== Listed records ==
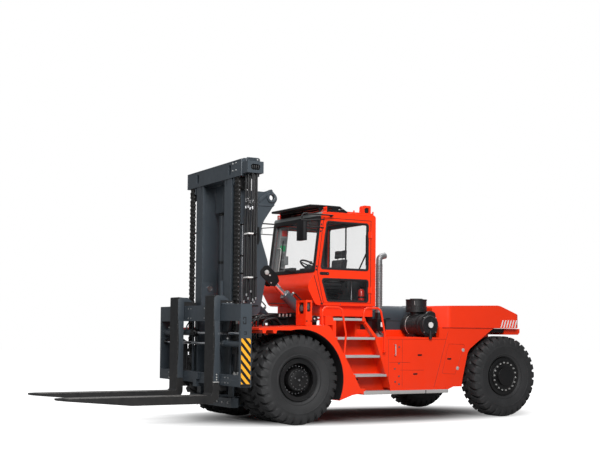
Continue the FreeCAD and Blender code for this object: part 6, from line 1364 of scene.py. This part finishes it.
def mirrors():
    """Rounded housings, glass and pivots of the mirrors, and their second arms."""
    low_x, high_x = at(-0.420), at(-0.330)
    low_z, high_z = 3.360, 3.730
    shell = Shape()
    shell.block((low_x - 0.004, 0.926, low_z - 0.004), (high_x + 0.006, 1.164, high_z + 0.004), 0.042)
    shell.rod((at(-0.375), 1.045, 3.720), (at(-0.375), 1.045, 3.760), 0.024, 16, 0.004)
    shell.rod((at(-0.395), 0.985, 3.742), (at(-0.930), 0.945, 3.800), 0.0095, 10)
    shell.rod((at(-0.395), 0.985, 3.640), (at(-0.915), 0.940, 3.640), 0.0095, 10)
    shell.rod((at(-0.600), 0.968, 3.764), (at(-0.600), 0.962, 3.640), 0.0075, 8)
    shell.block((at(-1.098), 0.930, 3.850), (at(-1.050), 0.942, 3.890), 0.003)
    shell.mirror().piece("mirror_shells", "chassis", "plastic", "black_plastic")
    panes = Shape()
    panes.prism(rounded((0.946, low_z + 0.016), (1.144, high_z - 0.016), 0.030), "x", low_x - 0.0075,
                low_x - 0.003, 0.001)
    panes.mirror().piece("mirror_panes", "chassis", "mirror", "chrome_rod")


# Body ----------------------------------------------------------------------------------------

SIDE_FACE = 1.500
TREAD_EDGE = 1.542
RAIL_Y = 1.5613
SILL_TOP = 0.570
ARCH_RADIUS = 0.9045


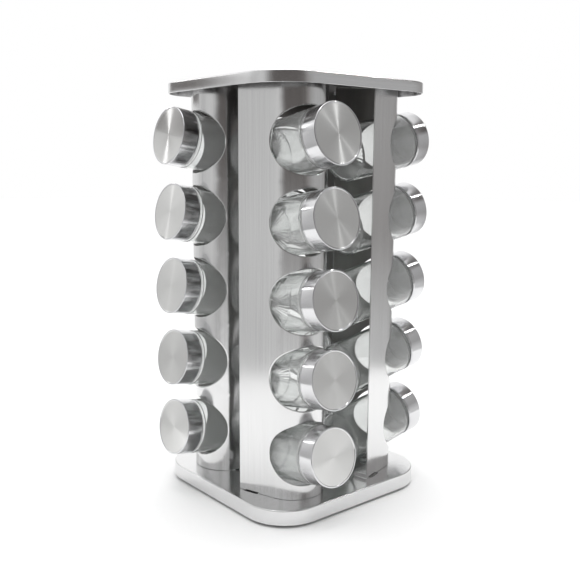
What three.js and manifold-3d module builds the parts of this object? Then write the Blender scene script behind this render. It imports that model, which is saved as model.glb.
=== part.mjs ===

== Your task ==
Repeat the data above, word for word.

== Task result ==
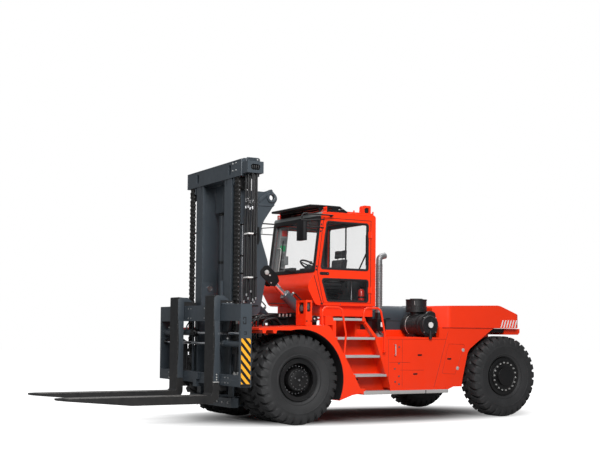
Continue the FreeCAD and Blender code for this object: part 6, from line 1364 of scene.py. This part finishes it.
def mirrors():
    """Rounded housings, glass and pivots of the mirrors, and their second arms."""
    low_x, high_x = at(-0.420), at(-0.330)
    low_z, high_z = 3.360, 3.730
    shell = Shape()
    shell.block((low_x - 0.004, 0.926, low_z - 0.004), (high_x + 0.006, 1.164, high_z + 0.004), 0.042)
    shell.rod((at(-0.375), 1.045, 3.720), (at(-0.375), 1.045, 3.760), 0.024, 16, 0.004)
    shell.rod((at(-0.395), 0.985, 3.742), (at(-0.930), 0.945, 3.800), 0.0095, 10)
    shell.rod((at(-0.395), 0.985, 3.640), (at(-0.915), 0.940, 3.640), 0.0095, 10)
    shell.rod((at(-0.600), 0.968, 3.764), (at(-0.600), 0.962, 3.640), 0.0075, 8)
    shell.block((at(-1.098), 0.930, 3.850), (at(-1.050), 0.942, 3.890), 0.003)
    shell.mirror().piece("mirror_shells", "chassis", "plastic", "black_plastic")
    panes = Shape()
    panes.prism(rounded((0.946, low_z + 0.016), (1.144, high_z - 0.016), 0.030), "x", low_x - 0.0075,
                low_x - 0.003, 0.001)
    panes.mirror().piece("mirror_panes", "chassis", "mirror", "chrome_rod")


# Body ----------------------------------------------------------------------------------------

SIDE_FACE = 1.500
TREAD_EDGE = 1.542
RAIL_Y = 1.5613
SILL_TOP = 0.570
ARCH_RADIUS = 0.9045


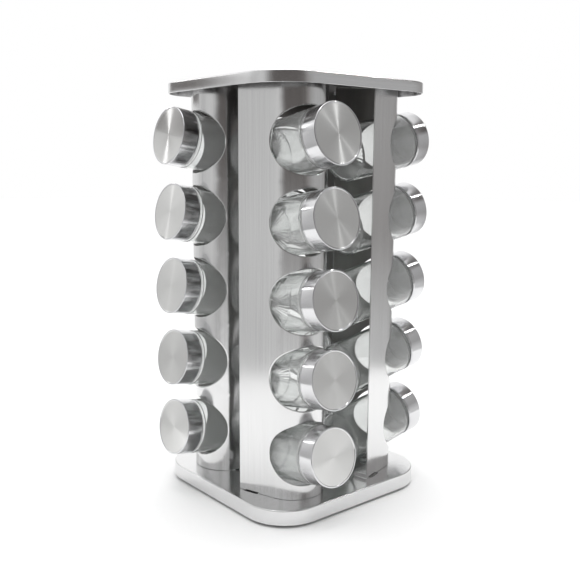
What three.js and manifold-3d module builds the parts of this object? Then write the Blender scene script behind this render. It imports that model, which is saved as model.glb.
=== part.mjs ===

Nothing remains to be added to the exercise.